* [AIM] Search the records for the word "each" and pick out every line that has it.

**** DATA

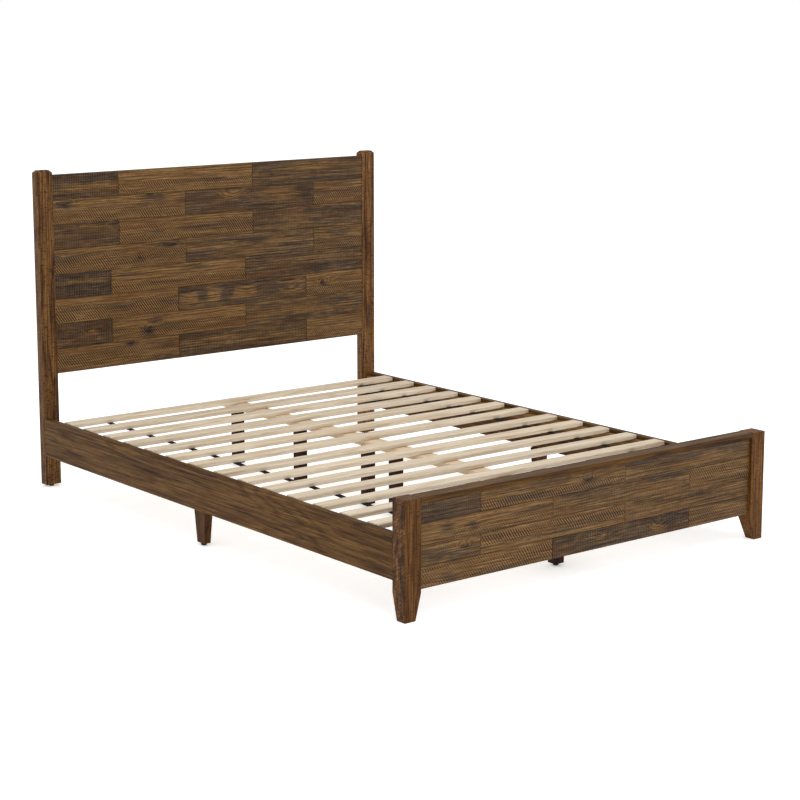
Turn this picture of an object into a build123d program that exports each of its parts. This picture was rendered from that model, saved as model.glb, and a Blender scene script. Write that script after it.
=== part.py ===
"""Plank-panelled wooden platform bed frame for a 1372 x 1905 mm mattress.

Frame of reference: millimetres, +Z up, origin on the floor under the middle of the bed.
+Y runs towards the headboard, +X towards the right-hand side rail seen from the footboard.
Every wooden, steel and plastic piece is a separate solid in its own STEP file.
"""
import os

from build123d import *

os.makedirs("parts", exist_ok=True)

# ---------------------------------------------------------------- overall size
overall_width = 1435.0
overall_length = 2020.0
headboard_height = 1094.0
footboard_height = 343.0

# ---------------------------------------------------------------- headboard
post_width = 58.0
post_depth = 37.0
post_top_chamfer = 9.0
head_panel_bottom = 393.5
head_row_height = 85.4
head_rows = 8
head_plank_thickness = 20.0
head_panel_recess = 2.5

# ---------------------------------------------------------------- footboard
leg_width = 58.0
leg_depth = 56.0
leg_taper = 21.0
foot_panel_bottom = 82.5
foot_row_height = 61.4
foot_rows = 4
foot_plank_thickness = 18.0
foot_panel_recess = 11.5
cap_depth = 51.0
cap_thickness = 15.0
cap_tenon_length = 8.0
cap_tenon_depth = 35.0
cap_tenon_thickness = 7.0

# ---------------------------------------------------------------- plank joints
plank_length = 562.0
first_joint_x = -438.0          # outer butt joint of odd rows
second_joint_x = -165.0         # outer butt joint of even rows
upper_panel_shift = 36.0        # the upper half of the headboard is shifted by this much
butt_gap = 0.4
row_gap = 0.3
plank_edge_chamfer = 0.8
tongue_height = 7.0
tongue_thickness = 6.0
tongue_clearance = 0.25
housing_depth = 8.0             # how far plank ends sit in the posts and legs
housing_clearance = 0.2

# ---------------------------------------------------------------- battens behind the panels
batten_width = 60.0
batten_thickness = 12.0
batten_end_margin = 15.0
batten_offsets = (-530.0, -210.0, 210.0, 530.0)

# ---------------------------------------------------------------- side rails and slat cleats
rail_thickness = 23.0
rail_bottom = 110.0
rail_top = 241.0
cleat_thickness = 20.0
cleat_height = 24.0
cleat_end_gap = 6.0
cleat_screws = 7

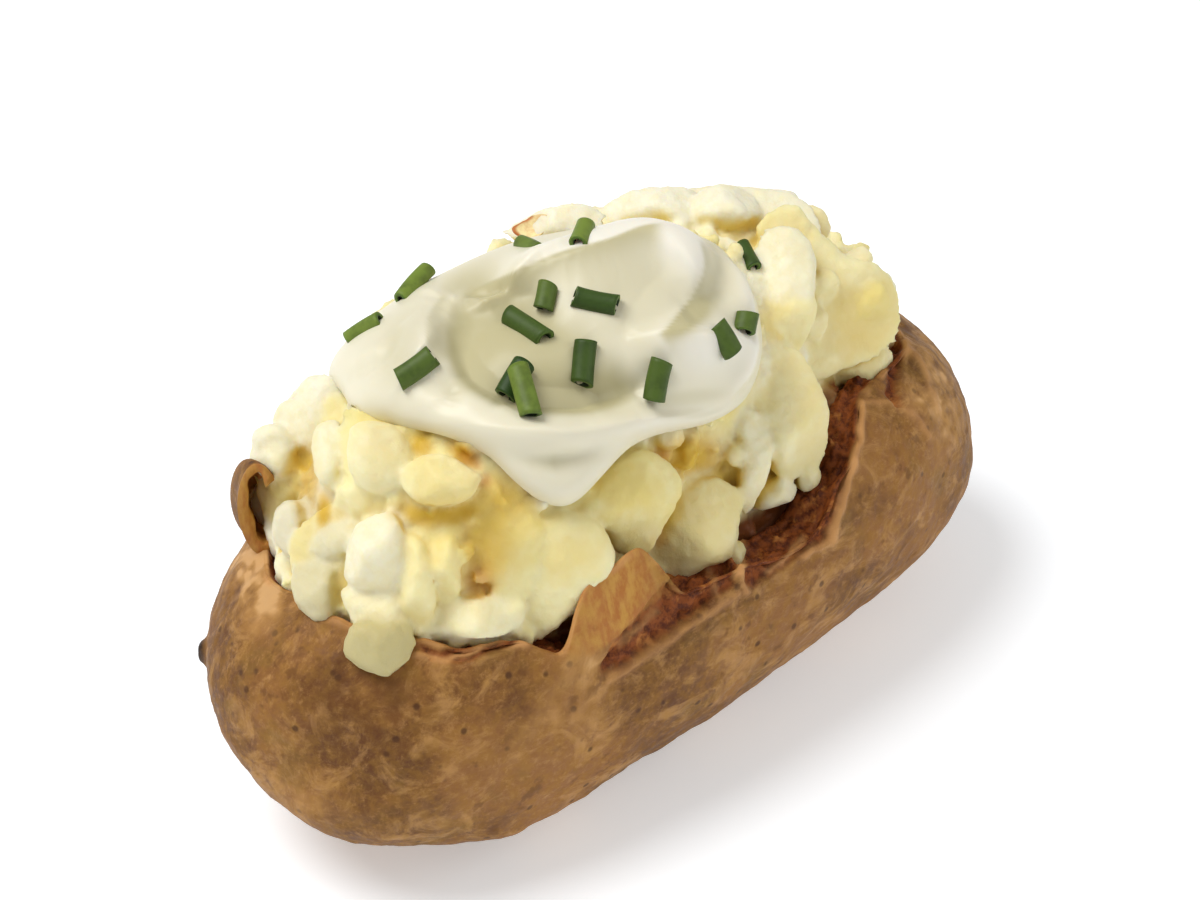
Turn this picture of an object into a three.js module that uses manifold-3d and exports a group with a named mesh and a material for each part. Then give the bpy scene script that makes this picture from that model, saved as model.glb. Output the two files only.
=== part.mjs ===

********

* [SOLUTION]
Turn this picture of an object into a build123d program that exports each of its parts. This picture was rendered from that model, saved as model.glb, and a Blender scene script. Write that script after it.
Turn this picture of an object into a three.js module that uses manifold-3d and exports a group with a named mesh and a material for each part. Then give the bpy scene script that makes this picture from that model, saved as model.glb. Output the two files only.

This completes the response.